Records contained in a dataset:

====

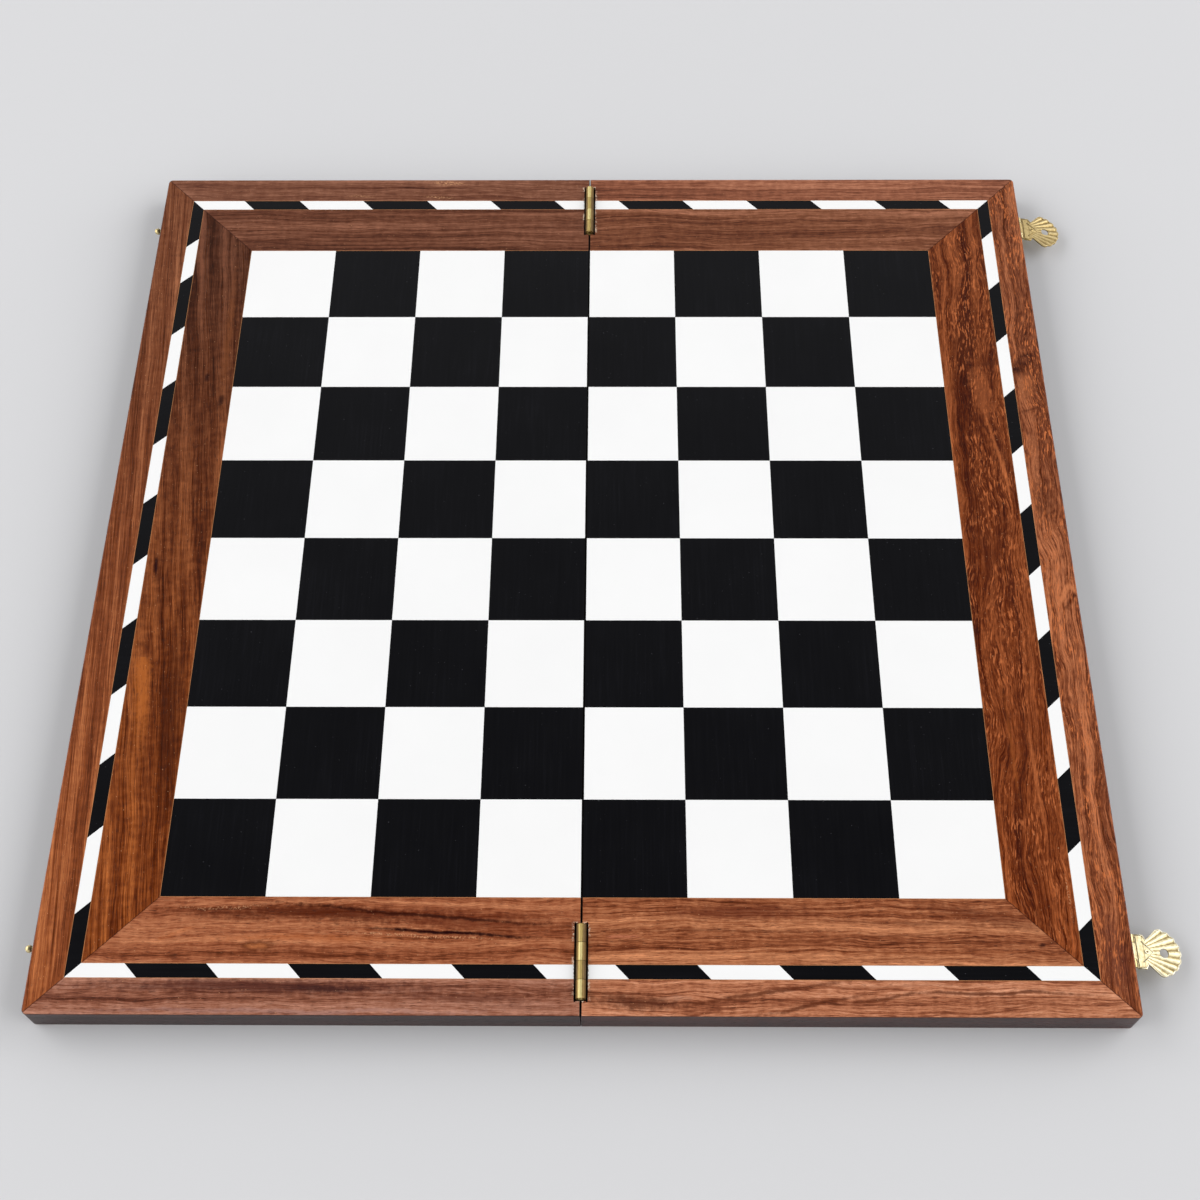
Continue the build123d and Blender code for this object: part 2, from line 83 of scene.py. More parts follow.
class Graph:
    """One material's node tree, with a short call for each kind of node that the finishes use."""

    def __init__(self, name):
        self.material = bpy.data.materials.new(name)
        self.material.use_nodes = True
        self.tree = self.material.node_tree
        self.shader = self.tree.nodes["Principled BSDF"]
        self.place = self.add("ShaderNodeTexCoord").outputs["Object"]

    def add(self, kind, **settings):
        node = self.tree.nodes.new(kind)
        for key, value in settings.items():
            setattr(node, key, value)
        return node

    def feed(self, socket, source):
        """Link a socket to another one, or set its value."""
        if isinstance(source, bpy.types.NodeSocket):
            self.tree.links.new(source, socket)
        else:
            socket.default_value = source

    def math(self, operation, *sources):
        node = self.add("ShaderNodeMath", operation=operation)
        for socket, source in zip(node.inputs, sources):
            self.feed(socket, source)
        return node.outputs[0]

    def total(self, *sources):
        out = sources[0]
        for source in sources[1:]:
            out = self.math("ADD", out, source)
        return out

    def product(self, *sources):
        out = sources[0]
        for source in sources[1:]:
            out = self.math("MULTIPLY", out, source)
        return out

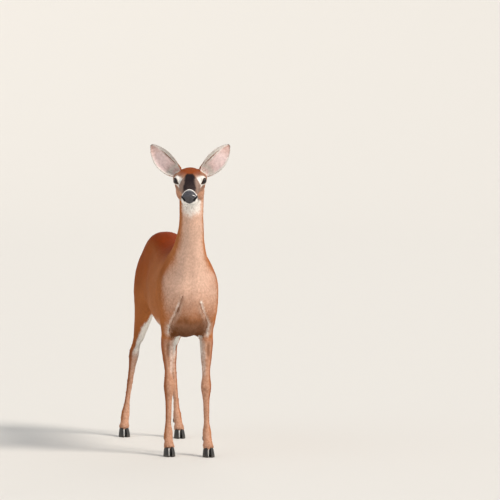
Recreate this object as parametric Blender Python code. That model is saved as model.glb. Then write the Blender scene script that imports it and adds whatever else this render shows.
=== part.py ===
"""A white-tailed deer doe in her summer coat, life size, standing alert with her head turned to one side.

Metres, +Z up. She faces -Y, her left side is +X, and the origin is on the floor under the middle of her box.
Each part is lofted from a few named stations; the flesh is fused into one body and then parted with thin cuts.
"""

import math

import bmesh
import bpy
import numpy as np
from mathutils import Matrix, Vector

# ---------------------------------------------------------------- driving dimensions
CUT = 0.0003  # gap left by every cut between two nodes
BODY_VOXEL = 0.0075
BODY_BLEND = 14  # rounds of smoothing
BODY_FACES = 2900
HEAD_VOXEL = 0.0036
HEAD_BLEND = 8
HEAD_FACES = 1500
EYE_RADIUS = 0.0168
SOCKET_RADIUS = 0.0195
SOCKET_DEPTH = 0.0060  # how far the socket's centre lies behind the eyeball's
NOSE_PAD_RADII = (0.0285, 0.026, 0.026)
EAR_LENGTH = 0.153
EAR_THICKNESS = 0.0036
EAR_BULB_RADIUS = 0.0188
EAR_BASE_RADIUS = 0.0245
HEAD_PITCH = math.radians(17)  # nose below level
HEAD_TURN = math.radians(-9)  # towards her right
HEAD_ORIGIN = Vector((0.0, -0.415, 1.188))  # the poll, where the skull meets the neck
TOE_LENGTH = 0.066
TOE_WIDTH = 0.0225
TOE_GAP = 0.0022  # half the cleft between two toes
CORONET_Z = 0.036  # where hoof meets leg

# The thin cuts that part the body. Each plane is a point on it and the way the piece above lies.
THROAT_PLANE = (Vector((0, -0.424, 1.098)), Vector((0, -0.60, 0.80)))
NECK_PLANE = (Vector((0, -0.315, 0.838)), Vector((0, -0.42, 0.91)))
KNEE_CUT_Z = 0.268
HOCK_CUT_Z = 0.385
ELBOW_CUT = {"inner_x": 0.046, "back_y": -0.185, "z": 0.490}
THIGH_CUT = {"inner_x": 0.020, "front_y": 0.215, "flank": (0.265, 0.655), "z": 0.640}
REACH = 0.35  # further to the side than any part of her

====

The first line to be transcribed is the one containing "Recreate this object", and the last is the one containing "to one side.". Transcribe exactly those lines and nothing else.

Recreate this object as parametric Blender Python code. That model is saved as model.glb. Then write the Blender scene script that imports it and adds whatever else this render shows.
=== part.py ===
"""A white-tailed deer doe in her summer coat, life size, standing alert with her head turned to one side.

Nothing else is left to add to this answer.